To do >> Quote precisely the run of lines opening with the line containing "Keep writing the" and closing with the line containing "near the tip.", and nothing else.

── Information supplied ──

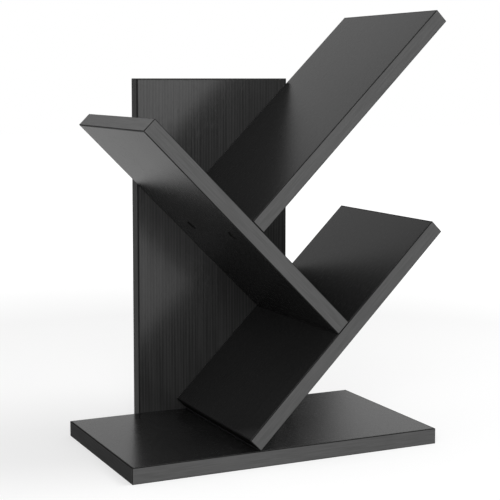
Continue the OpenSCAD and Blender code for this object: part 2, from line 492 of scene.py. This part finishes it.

───
── Information supplied ──

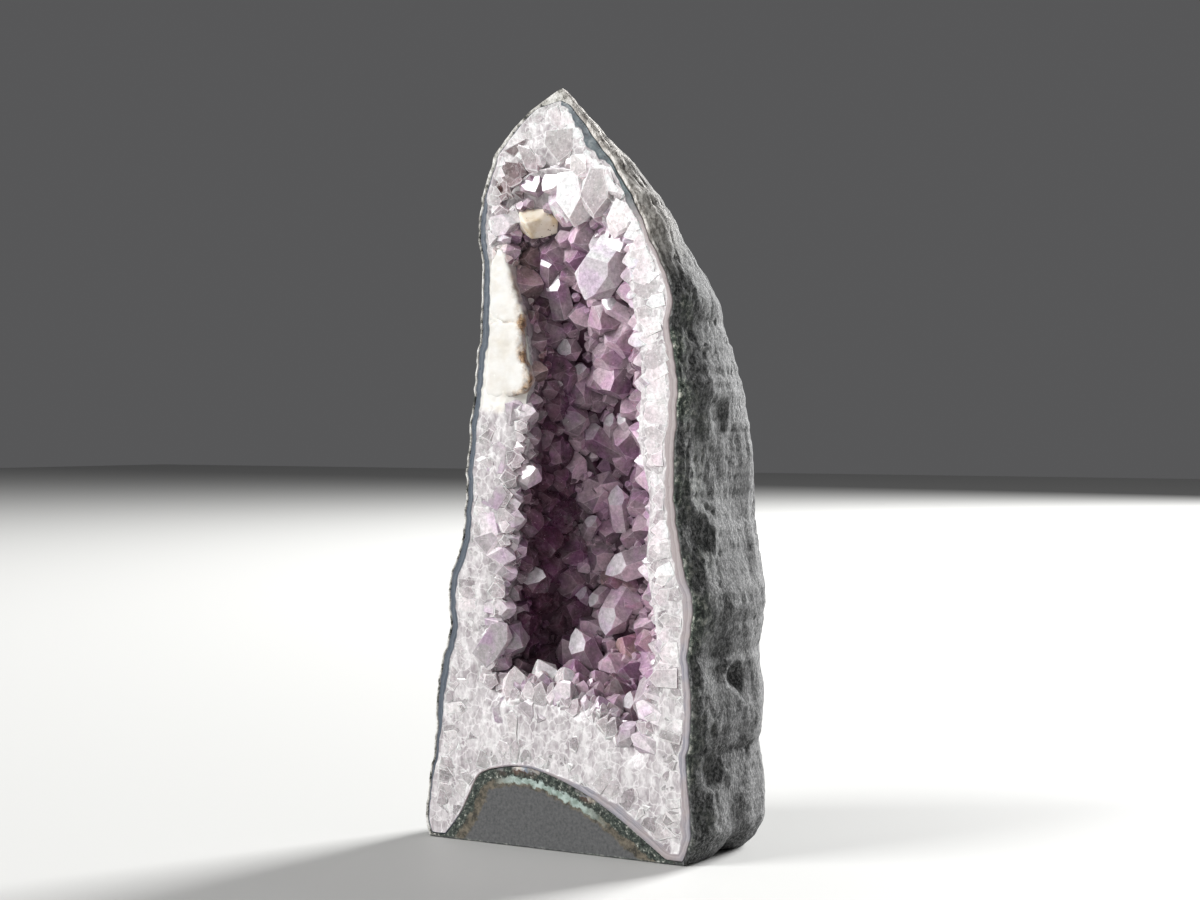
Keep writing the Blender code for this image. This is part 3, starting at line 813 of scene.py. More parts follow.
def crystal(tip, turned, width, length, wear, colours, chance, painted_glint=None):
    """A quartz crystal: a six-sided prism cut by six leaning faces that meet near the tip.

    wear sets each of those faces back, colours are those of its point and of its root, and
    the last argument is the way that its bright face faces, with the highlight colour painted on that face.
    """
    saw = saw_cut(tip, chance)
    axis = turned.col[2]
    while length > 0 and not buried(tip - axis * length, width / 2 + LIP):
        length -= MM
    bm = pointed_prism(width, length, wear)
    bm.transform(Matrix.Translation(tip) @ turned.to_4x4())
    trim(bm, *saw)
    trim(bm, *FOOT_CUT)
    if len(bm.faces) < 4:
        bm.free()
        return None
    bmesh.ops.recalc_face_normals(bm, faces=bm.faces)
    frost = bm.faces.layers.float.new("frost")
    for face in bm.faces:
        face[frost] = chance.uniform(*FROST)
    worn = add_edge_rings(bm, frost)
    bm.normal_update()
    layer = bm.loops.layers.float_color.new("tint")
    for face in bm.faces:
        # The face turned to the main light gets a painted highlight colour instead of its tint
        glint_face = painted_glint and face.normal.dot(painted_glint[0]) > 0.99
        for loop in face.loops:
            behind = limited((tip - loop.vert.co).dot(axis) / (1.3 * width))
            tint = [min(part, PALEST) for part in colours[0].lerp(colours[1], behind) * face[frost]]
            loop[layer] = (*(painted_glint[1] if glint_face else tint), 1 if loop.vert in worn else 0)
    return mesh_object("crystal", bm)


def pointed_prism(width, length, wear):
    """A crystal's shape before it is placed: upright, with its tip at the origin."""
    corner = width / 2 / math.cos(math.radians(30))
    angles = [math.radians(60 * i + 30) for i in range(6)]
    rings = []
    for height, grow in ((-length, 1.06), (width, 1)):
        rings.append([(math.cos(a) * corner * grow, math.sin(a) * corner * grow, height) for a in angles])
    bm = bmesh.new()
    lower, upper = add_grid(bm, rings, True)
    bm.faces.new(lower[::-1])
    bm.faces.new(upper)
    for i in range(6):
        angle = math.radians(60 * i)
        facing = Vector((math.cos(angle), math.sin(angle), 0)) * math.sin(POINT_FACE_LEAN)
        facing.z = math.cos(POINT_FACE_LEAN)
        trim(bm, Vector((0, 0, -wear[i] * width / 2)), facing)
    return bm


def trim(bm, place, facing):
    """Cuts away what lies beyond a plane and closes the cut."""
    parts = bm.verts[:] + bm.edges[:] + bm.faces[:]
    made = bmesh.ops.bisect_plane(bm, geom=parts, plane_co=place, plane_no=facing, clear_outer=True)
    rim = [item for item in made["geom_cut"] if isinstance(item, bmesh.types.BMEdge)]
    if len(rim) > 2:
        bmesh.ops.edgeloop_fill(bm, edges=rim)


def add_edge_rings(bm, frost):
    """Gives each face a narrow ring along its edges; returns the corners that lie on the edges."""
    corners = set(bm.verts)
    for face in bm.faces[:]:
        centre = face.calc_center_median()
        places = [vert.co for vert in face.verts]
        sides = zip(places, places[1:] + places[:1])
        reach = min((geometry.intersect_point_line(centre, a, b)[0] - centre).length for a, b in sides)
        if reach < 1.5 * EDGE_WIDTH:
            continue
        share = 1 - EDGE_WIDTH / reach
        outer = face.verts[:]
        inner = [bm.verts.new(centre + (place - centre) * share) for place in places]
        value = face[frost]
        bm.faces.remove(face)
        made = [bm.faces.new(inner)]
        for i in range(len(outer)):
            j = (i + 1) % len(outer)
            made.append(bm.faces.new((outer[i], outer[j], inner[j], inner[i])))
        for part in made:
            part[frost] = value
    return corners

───

Written reply >>
Keep writing the Blender code for this image. This is part 3, starting at line 813 of scene.py. More parts follow.
def crystal(tip, turned, width, length, wear, colours, chance, painted_glint=None):
    """A quartz crystal: a six-sided prism cut by six leaning faces that meet near the tip.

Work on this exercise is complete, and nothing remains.